Duhalde y Kirchner consagran en el cambio de siglo una versión nueva y complementaria. Duhalde era algo así como lo imprivatizable del Estado sublevado: entre manzaneras, curas, punteros, policías y negocios intentó reconstruir un orden que fuera, al menos, el eco del orden perdido del peronismo originario. Duhalde tenía el physique du rôle de un hombre de los años 50 tratando rústicamente de cerrar más dignamente el siglo peronista. Kirchner profundiza ese giro con un repertorio progresista. Desde 2003 implica su gobierno en un programa de reparaciones que incluían los derechos humanos como su columna esencial. Iba a ser acusado lógicamente de lo que todos: “no es peronista”. “También logró -dice Kryskowski- y aunque fuera transitoriamente, encolumnar a todo el peronismo tras de sí. Viniendo de la fragmentación post 2001, expresada claramente en la elección de la que emergió presidente.”

Llegamos al presente y la actual interna podría ser la primera interna del peronismo sin “eco social”. Y probablemente más allá de lo “doctrinario” (siempre resbaladizo) acerca de si el gobierno actual es más o es menos peronista, habría mayor eficacia en acusar de “no serlo” en otro terreno… el de los métodos.
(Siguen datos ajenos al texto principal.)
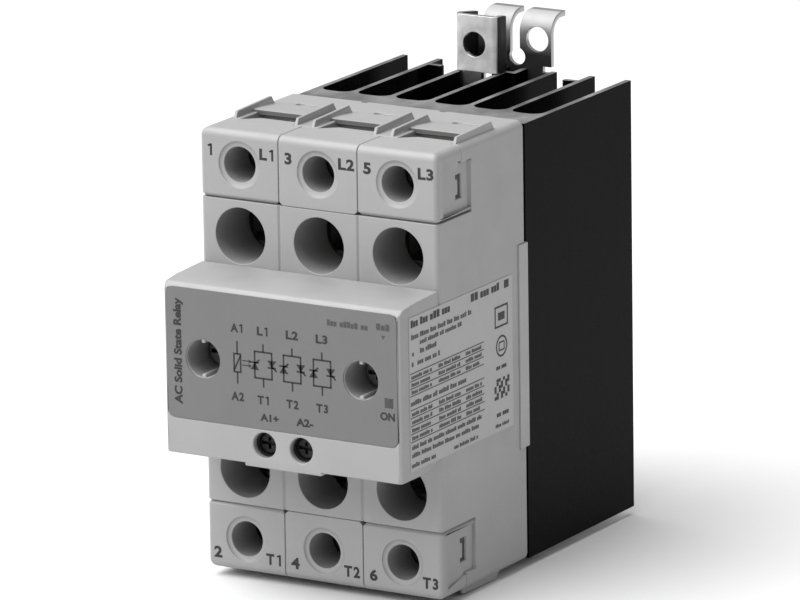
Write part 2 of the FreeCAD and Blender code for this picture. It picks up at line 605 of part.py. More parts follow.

Porque ese juicio se podría escribir con el estilo pedante de una “máxima”: el peronismo puede ser liberal o populista lo que no puede es no tener conducción. Porque la crítica alcanza el lugar común del conduccionismo. Pero hay más: ni siquiera podría decirse estrictamente que a este peronismo le falte conducción, sino que parece tener un montón de conducciones insuficientes, que le quedan cortas, que no destraban, o el vaivén entre un Alberto asediado porque no construye su identidad y a la vez destratado por no aceptar ser el Cámpora de nadie. No hay gobierno, hay gobiernos y líneas paralelas. Y si el Frente de Todos nació con un razonamiento que repetían todos (“sin Cristina no se puede, sólo con Cristina no alcanza”) nada indica que eso haya sido superado. No era el frente de la generosidad, era el frente de la necesidad. El intento por identificar el fracaso (el gobierno visto como un “fracaso exclusivo de Alberto”) es la fe ciega en un árbol que tape el bosque del fracaso general, compartido, evidente, de todos. ¿Quién del FdT podría escapar de una posible derrota? Hicimos un frente porque no teníamos el gobierno, ahora tenemos el gobierno pero nos quedamos sin frente. Otra línea que asoma es el intento de institucionalizar el FdT, como el de estos días en la provincia de Chaco, hecho con todos los cuidados del caso, como describió Pablo Ibáñez. U otra imagen paralela: en lo que se vio del mínimo no imponible, en la forma en que Massa defendió a su grey laborista (es más fiel él a sus viejos votantes que ellos a él) con dos cartas a Guzmán y una foto final con el ministro cediendo, pareciera representarse en la interna (o en “el debate”) el borrador de un sistema de funcionamiento: funcionar en “interna”. En definitiva el centrifugado de esta interna peronista de fondo parece tener sólo margen a la pura pasión distribucionista, que es quizás la forma cómoda de encubrir el otro debate más profundo de la política oficial: la generación de riqueza. El debate sobre cómo distribuir, sí, pero el otro debate brota y define, el más difícil, para el que siempre hay menos ideas: cómo generarla. Cómo hacer un futuro.